Source data >>
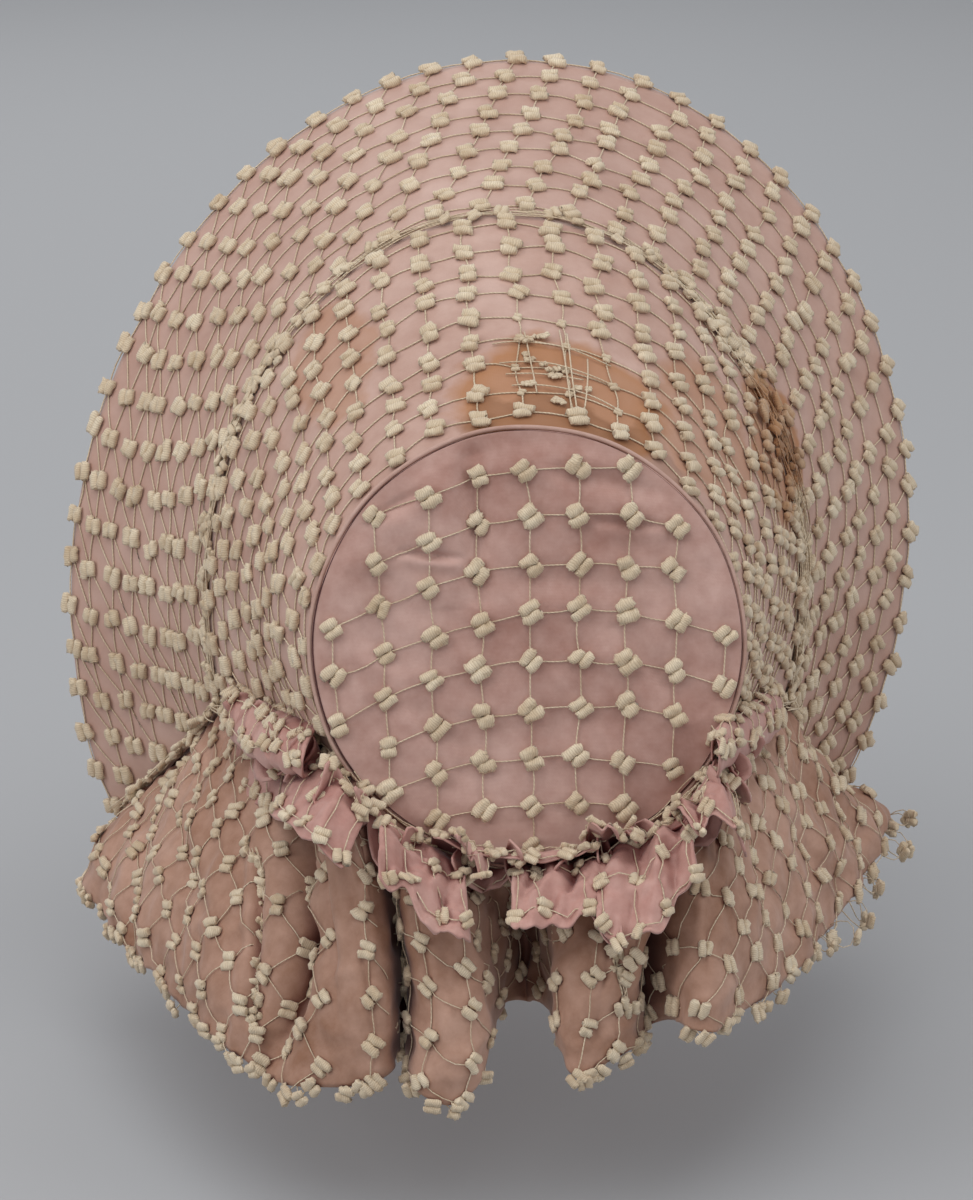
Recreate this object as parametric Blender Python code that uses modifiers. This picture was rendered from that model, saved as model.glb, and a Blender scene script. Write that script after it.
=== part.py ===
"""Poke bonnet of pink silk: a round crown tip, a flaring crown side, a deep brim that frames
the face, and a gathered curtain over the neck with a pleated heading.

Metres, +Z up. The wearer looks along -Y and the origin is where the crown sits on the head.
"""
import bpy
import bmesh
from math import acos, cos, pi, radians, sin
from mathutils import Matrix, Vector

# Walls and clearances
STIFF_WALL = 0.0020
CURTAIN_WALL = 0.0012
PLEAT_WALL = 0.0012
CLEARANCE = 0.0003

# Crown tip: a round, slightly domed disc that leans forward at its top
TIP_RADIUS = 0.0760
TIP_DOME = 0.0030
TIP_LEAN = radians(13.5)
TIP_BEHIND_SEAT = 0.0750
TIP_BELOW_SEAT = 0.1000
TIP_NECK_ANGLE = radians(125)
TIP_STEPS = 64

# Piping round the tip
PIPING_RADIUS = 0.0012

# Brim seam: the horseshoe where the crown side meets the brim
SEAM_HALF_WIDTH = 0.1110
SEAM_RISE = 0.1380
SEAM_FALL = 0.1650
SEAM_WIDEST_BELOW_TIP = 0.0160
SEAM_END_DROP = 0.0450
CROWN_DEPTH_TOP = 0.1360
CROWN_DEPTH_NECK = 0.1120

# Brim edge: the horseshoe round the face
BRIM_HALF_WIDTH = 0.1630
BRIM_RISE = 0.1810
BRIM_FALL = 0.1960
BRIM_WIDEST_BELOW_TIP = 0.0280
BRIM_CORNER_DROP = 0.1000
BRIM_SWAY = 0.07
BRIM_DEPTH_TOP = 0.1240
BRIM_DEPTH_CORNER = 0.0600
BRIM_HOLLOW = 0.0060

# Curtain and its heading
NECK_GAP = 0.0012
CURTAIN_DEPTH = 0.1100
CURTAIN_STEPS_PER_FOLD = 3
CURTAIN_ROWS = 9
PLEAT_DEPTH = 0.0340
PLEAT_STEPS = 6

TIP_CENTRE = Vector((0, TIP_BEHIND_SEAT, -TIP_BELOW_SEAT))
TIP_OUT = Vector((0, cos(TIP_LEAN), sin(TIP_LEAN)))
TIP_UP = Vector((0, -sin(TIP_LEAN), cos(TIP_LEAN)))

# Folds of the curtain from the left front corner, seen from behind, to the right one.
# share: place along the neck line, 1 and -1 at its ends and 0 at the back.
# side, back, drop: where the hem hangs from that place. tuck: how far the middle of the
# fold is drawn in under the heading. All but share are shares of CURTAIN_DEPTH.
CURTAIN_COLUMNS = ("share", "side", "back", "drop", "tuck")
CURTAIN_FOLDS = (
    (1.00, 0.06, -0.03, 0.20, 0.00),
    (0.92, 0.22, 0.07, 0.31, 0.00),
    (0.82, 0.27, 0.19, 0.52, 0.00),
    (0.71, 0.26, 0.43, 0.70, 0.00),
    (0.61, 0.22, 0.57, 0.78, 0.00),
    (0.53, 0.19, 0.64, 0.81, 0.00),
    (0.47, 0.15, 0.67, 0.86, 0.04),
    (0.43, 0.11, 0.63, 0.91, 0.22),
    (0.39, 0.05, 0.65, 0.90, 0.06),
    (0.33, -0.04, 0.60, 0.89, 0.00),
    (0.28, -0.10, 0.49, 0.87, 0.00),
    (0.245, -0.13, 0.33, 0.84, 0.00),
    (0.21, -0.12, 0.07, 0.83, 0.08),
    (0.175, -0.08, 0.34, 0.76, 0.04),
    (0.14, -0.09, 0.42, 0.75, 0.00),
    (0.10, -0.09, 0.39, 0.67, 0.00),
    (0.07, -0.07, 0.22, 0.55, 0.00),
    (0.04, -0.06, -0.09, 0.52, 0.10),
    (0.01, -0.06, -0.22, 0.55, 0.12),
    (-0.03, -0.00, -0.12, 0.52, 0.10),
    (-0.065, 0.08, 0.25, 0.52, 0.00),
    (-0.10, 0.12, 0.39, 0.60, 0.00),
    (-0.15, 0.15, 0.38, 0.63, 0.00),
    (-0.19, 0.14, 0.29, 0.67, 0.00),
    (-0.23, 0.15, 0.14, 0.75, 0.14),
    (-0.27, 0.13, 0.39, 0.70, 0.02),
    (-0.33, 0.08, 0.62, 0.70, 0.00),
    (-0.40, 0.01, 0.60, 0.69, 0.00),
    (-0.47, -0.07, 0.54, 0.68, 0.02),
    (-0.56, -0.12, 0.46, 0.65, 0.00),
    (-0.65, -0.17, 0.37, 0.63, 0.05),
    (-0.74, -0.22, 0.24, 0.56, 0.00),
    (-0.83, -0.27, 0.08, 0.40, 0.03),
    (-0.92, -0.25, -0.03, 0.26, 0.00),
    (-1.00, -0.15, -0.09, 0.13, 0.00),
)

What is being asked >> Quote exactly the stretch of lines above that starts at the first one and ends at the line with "CLEARANCE = 0.0003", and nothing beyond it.

Correct output >>
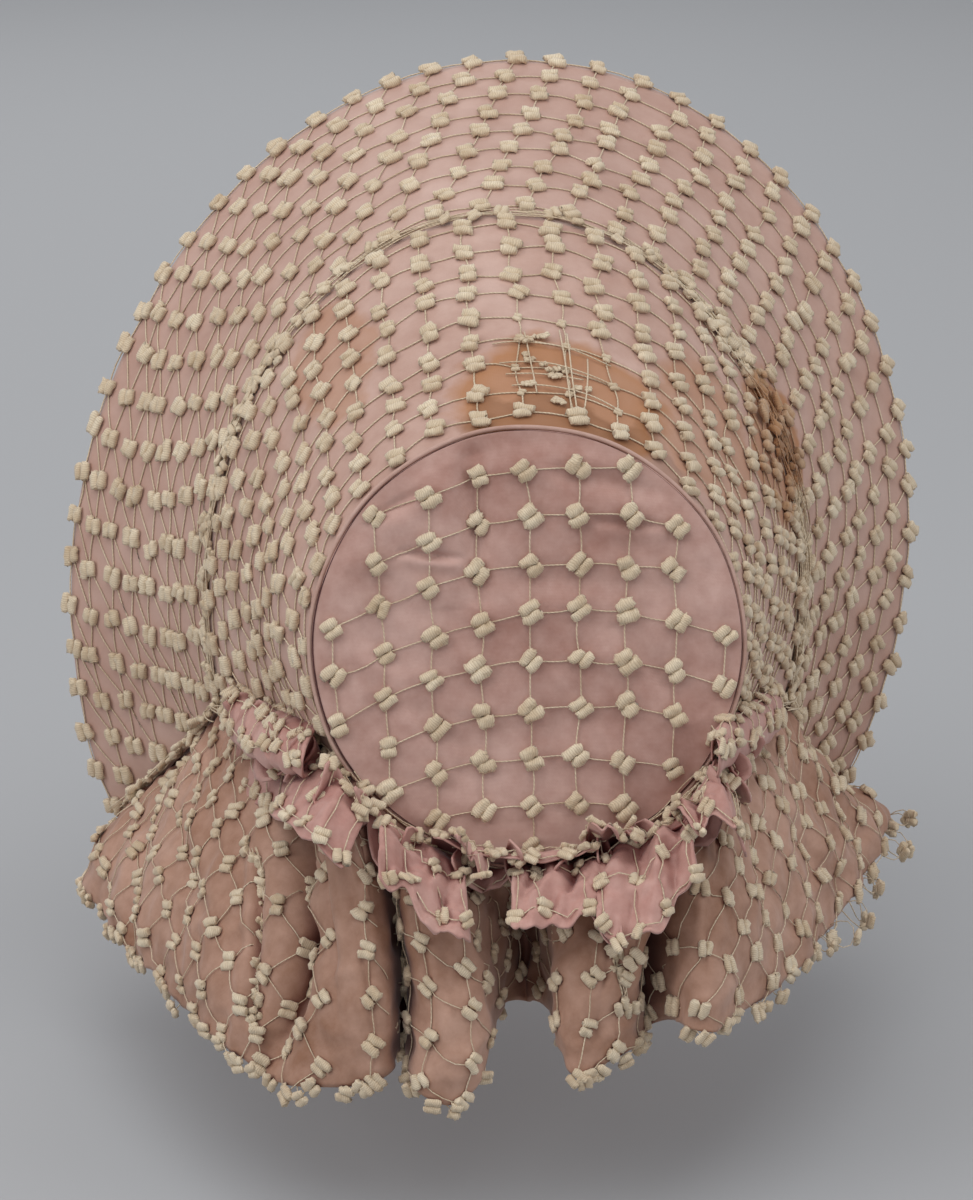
Recreate this object as parametric Blender Python code that uses modifiers. This picture was rendered from that model, saved as model.glb, and a Blender scene script. Write that script after it.
=== part.py ===
"""Poke bonnet of pink silk: a round crown tip, a flaring crown side, a deep brim that frames
the face, and a gathered curtain over the neck with a pleated heading.

Metres, +Z up. The wearer looks along -Y and the origin is where the crown sits on the head.
"""
import bpy
import bmesh
from math import acos, cos, pi, radians, sin
from mathutils import Matrix, Vector

# Walls and clearances
STIFF_WALL = 0.0020
CURTAIN_WALL = 0.0012
PLEAT_WALL = 0.0012
CLEARANCE = 0.0003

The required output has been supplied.